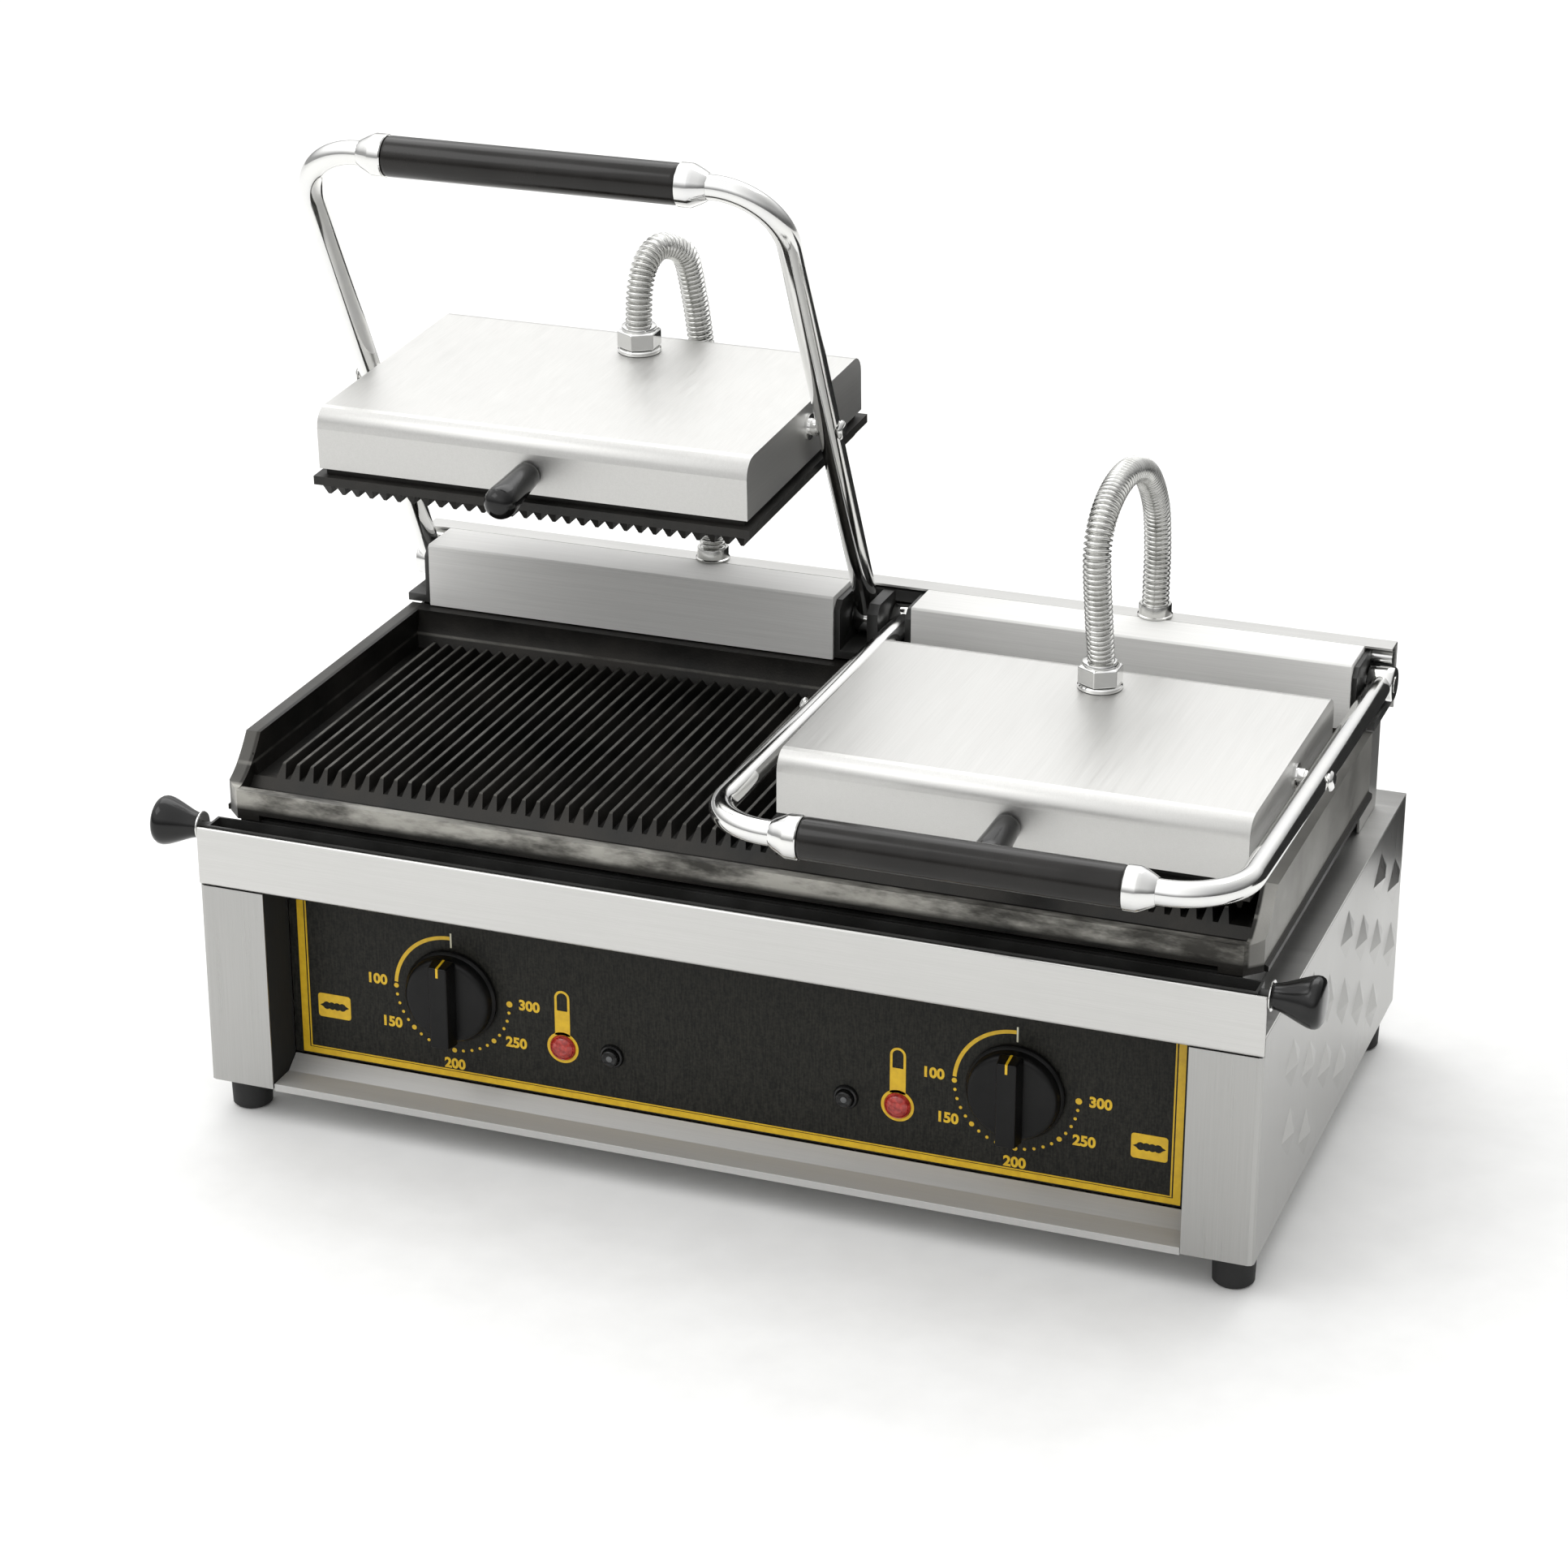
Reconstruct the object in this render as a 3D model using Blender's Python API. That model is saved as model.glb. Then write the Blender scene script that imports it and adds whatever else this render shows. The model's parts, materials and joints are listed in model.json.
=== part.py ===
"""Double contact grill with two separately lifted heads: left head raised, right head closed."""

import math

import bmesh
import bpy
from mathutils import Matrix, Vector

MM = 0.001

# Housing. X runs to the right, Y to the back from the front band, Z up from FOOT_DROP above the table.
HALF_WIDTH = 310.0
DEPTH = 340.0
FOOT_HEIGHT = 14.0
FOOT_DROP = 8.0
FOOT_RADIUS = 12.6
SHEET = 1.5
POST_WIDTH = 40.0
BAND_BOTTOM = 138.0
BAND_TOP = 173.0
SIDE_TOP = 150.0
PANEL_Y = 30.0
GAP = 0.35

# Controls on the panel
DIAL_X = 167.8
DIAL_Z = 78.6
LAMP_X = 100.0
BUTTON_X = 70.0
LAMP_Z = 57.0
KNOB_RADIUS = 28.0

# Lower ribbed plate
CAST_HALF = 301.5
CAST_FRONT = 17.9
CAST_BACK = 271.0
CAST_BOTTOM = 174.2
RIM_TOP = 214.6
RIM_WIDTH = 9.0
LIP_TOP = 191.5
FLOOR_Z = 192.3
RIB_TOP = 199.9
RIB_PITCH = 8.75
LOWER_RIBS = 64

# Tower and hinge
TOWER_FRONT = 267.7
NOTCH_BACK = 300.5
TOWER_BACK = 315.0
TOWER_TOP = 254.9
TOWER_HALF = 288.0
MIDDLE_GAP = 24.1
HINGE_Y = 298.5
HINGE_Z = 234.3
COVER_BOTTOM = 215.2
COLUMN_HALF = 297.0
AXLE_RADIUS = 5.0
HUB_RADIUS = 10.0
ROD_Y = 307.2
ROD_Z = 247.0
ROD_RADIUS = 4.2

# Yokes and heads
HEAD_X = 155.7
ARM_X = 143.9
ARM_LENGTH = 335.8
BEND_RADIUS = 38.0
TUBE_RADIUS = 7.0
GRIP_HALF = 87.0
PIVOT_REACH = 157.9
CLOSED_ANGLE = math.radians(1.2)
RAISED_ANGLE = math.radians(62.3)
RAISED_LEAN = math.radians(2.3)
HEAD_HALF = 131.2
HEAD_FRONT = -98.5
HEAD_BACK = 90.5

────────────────

EXERCISE BRIEF – Restate the data above word for word, please.

FINAL RESULT –
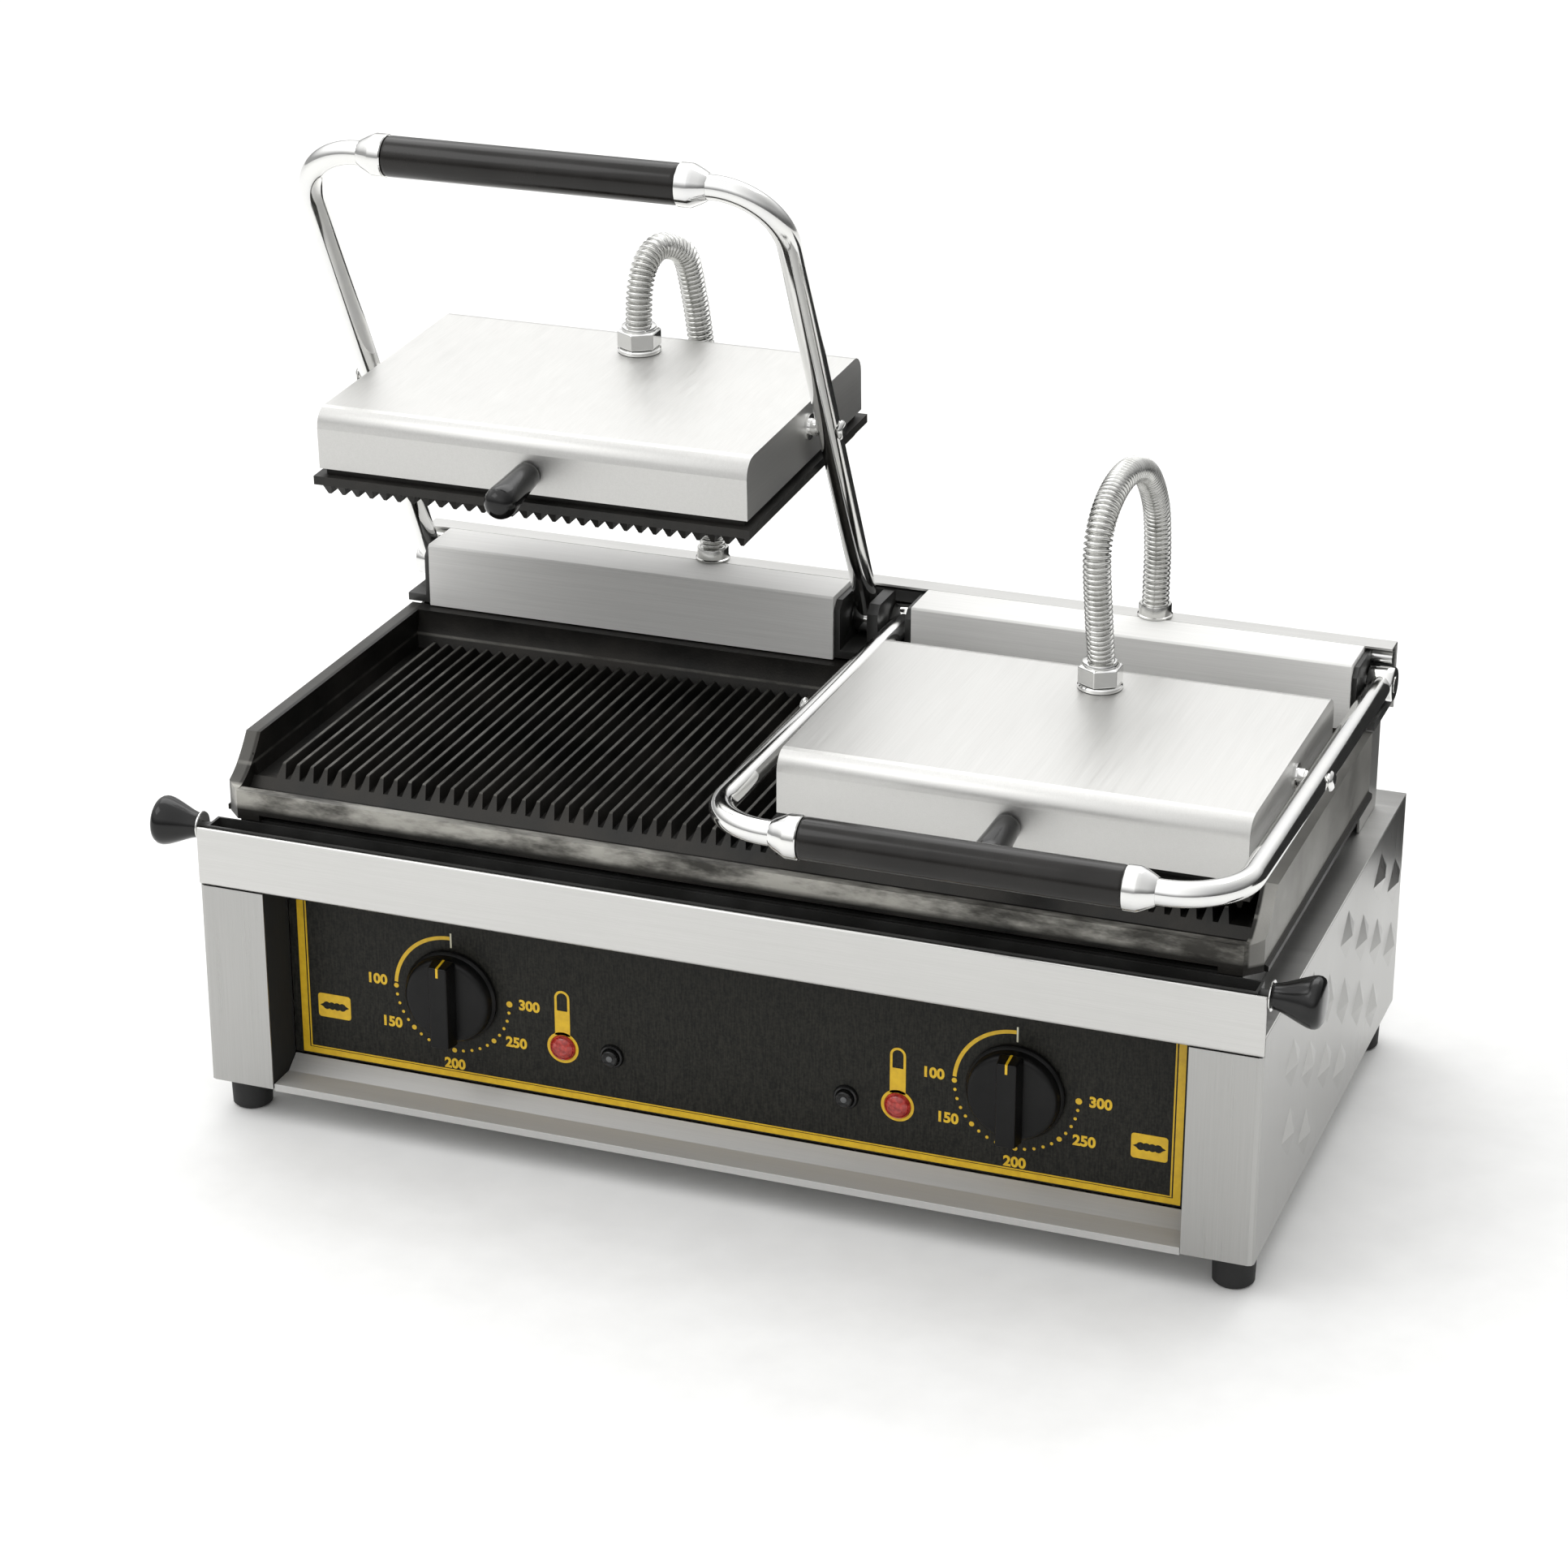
Reconstruct the object in this render as a 3D model using Blender's Python API. That model is saved as model.glb. Then write the Blender scene script that imports it and adds whatever else this render shows. The model's parts, materials and joints are listed in model.json.
=== part.py ===
"""Double contact grill with two separately lifted heads: left head raised, right head closed."""

import math

import bmesh
import bpy
from mathutils import Matrix, Vector

MM = 0.001

# Housing. X runs to the right, Y to the back from the front band, Z up from FOOT_DROP above the table.
HALF_WIDTH = 310.0
DEPTH = 340.0
FOOT_HEIGHT = 14.0
FOOT_DROP = 8.0
FOOT_RADIUS = 12.6
SHEET = 1.5
POST_WIDTH = 40.0
BAND_BOTTOM = 138.0
BAND_TOP = 173.0
SIDE_TOP = 150.0
PANEL_Y = 30.0
GAP = 0.35

# Controls on the panel
DIAL_X = 167.8
DIAL_Z = 78.6
LAMP_X = 100.0
BUTTON_X = 70.0
LAMP_Z = 57.0
KNOB_RADIUS = 28.0

# Lower ribbed plate
CAST_HALF = 301.5
CAST_FRONT = 17.9
CAST_BACK = 271.0
CAST_BOTTOM = 174.2
RIM_TOP = 214.6
RIM_WIDTH = 9.0
LIP_TOP = 191.5
FLOOR_Z = 192.3
RIB_TOP = 199.9
RIB_PITCH = 8.75
LOWER_RIBS = 64

# Tower and hinge
TOWER_FRONT = 267.7
NOTCH_BACK = 300.5
TOWER_BACK = 315.0
TOWER_TOP = 254.9
TOWER_HALF = 288.0
MIDDLE_GAP = 24.1
HINGE_Y = 298.5
HINGE_Z = 234.3
COVER_BOTTOM = 215.2
COLUMN_HALF = 297.0
AXLE_RADIUS = 5.0
HUB_RADIUS = 10.0
ROD_Y = 307.2
ROD_Z = 247.0
ROD_RADIUS = 4.2

# Yokes and heads
HEAD_X = 155.7
ARM_X = 143.9
ARM_LENGTH = 335.8
BEND_RADIUS = 38.0
TUBE_RADIUS = 7.0
GRIP_HALF = 87.0
PIVOT_REACH = 157.9
CLOSED_ANGLE = math.radians(1.2)
RAISED_ANGLE = math.radians(62.3)
RAISED_LEAN = math.radians(2.3)
HEAD_HALF = 131.2
HEAD_FRONT = -98.5
HEAD_BACK = 90.5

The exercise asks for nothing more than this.